Section Sixteen (b) of the Securities Exchange Act of 1934 reflects Congress’s desire to curb insider trading. Anyone with sizable holdings in a corporation’s stock is presumed to have inside information and must hand over profits made on short-swing transactions of the stock. In Foremost-McKesson, Incorporated versus Provident Securities Company, a short-swing transaction was made, but the company didn’t have sizable holdings of the stock beforehand. Should the insider trading provision still apply?

Provident Securities planned to liquidate its assets, and Foremost-McKesson emerged as a purchaser. Provident wanted cash, but Foremost wanted to pay with its own securities. They worked out a compromise. Foremost would purchase Provident’s assets using a mix of cash and debentures, debt instruments that were immediately convertible to Foremost stock. Prior to closing, Provident didn’t own a substantial share of Foremost stock. But after delivery of the debentures, Provident owned more than 10 percent of Foremost’s common stock. Four days later, Provident sold the debentures, distributed the proceeds from the sale to its stockholders, and dissolved.

Provident sued Foremost, seeking a declaratory judgment that it wasn’t subject to Section Sixteen (b) of the Securities Exchange Act. The provision is designed to prevent unfair use of insider information by corporate directors, officers, and beneficial owners holding more than 10 percent of a corporation’s stock. If a director, officer, or beneficial owner realizes profits on short-swing securities transactions, the corporation may recapture the profits. Rather than require individualized proof, the provision creates a presumption that if a person in these classes profited from a short-swing transaction, that person misused insider information.

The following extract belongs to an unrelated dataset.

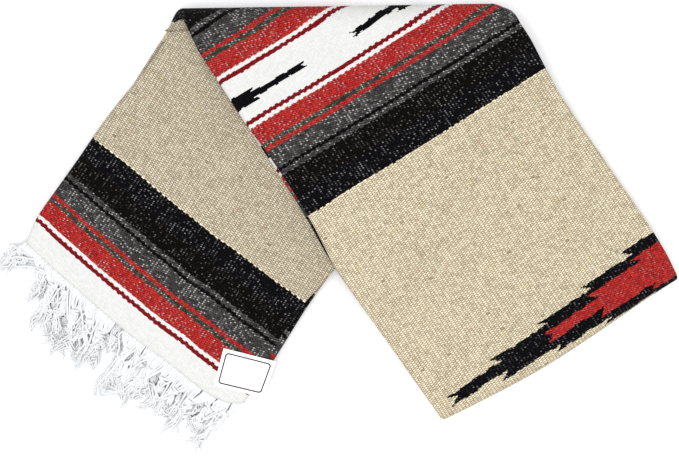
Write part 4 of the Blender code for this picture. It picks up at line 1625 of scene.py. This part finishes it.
def make_label_stitches(corners, height):
    """A plain running stitch round the label, inside its edge."""
    mesh = bmesh.new()
    layer = mesh.loops.layers.uv.new("loom")
    turn = STITCH_CORNER
    near_x = STITCH_INSET_ACROSS
    near_y = STITCH_INSET_DOWN
    line = []
    for x, y, first in (
        (1 - near_x - turn, near_y + turn, -0.5),
        (1 - near_x - turn, 1 - near_y - turn, 0.0),
        (near_x + turn, 1 - near_y - turn, 0.5),
        (near_x + turn, near_y + turn, 1.0),
    ):
        for k in range(7):
            angle = math.pi * (first + k / 12)
            line.append((x + turn * math.cos(angle), y + turn * math.sin(angle)))
    line.append(line[0])
    for start, end in zip(line, line[1:]):
        long = (Vector(end) - Vector(start)).length > 0.2
        side = STITCHES_ACROSS if abs(end[0] - start[0]) > 0.2 else STITCHES_DOWN
        count = side if long else 1
        for stitch in range(count):
            spots = []
            for part in (0.10, 0.30, 0.50, 0.70, 0.90):
                t = (stitch + part) / count
                across = start[0] + (end[0] - start[0]) * t
                spot = label_point(corners, across, start[1] + (end[1] - start[1]) * t, height)
                spot.z += LABEL_THICKNESS + (STITCH_RISE if 0.2 < part < 0.8 else -STITCH_RISE)
                spots.append(spot)
            add_cord(mesh, layer, spots, STITCH_WIDTH)
    return finish_mesh("label_stitches", mesh)


class SERAPE_PT_panel(bpy.types.Panel):
    """Builds the serape piece by piece"""

    bl_idname = "SERAPE_PT_panel"
    bl_label = "Serape"
    bl_space_type = "VIEW_3D"
    bl_region_type = "UI"
    bl_category = "Serape"

    def draw(self, context):
        for operator in OPERATORS:
            self.layout.operator(operator.bl_idname)


OPERATORS = (
    SERAPE_OT_stage,
    SERAPE_OT_lower_leg,
    SERAPE_OT_upper_leg,
    SERAPE_OT_folded_plies,
    SERAPE_OT_fringe,
    SERAPE_OT_label,
)
GROUPS = (
    ("serape_weave", SerapeWeave),
    ("serape_yarns", SerapeYarns),
    ("serape_fringe", SerapeFringe),
    ("serape_stage", SerapeStage),
)


def register():
    for name, group in GROUPS:
        bpy.utils.register_class(group)
        setattr(bpy.types.Scene, name, bpy.props.PointerProperty(type=group))
    for kind in (*OPERATORS, SERAPE_PT_panel):
        bpy.utils.register_class(kind)


def unregister():
    for kind in (SERAPE_PT_panel, *reversed(OPERATORS)):
        bpy.utils.unregister_class(kind)
    for name, group in reversed(GROUPS):
        delattr(bpy.types.Scene, name)
        bpy.utils.unregister_class(group)


def main():
    register()
    bpy.ops.serape.stage()
    bpy.ops.serape.lower_leg()
    bpy.ops.serape.upper_leg()
    bpy.ops.serape.folded_plies()
    bpy.ops.serape.fringe()
    bpy.ops.serape.label()


if __name__ == "__main__":
    main()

The provision covers both purchase-and-sale sequences and sale-and-repurchase sequences occurring within a six-month time frame. There’s also an exemption. A beneficial owner isn’t liable unless he exceeded 10 percent ownership, quote, “at the time of the purchase and the sale,” unquote, of the stock.

The district court granted summary judgment to Provident. The Ninth Circuit affirmed, reasoning that liability doesn’t attach unless the investor holds 10 percent of the corporation’s stock before beginning a purchase-and-sale sequence. The Supreme Court granted cert.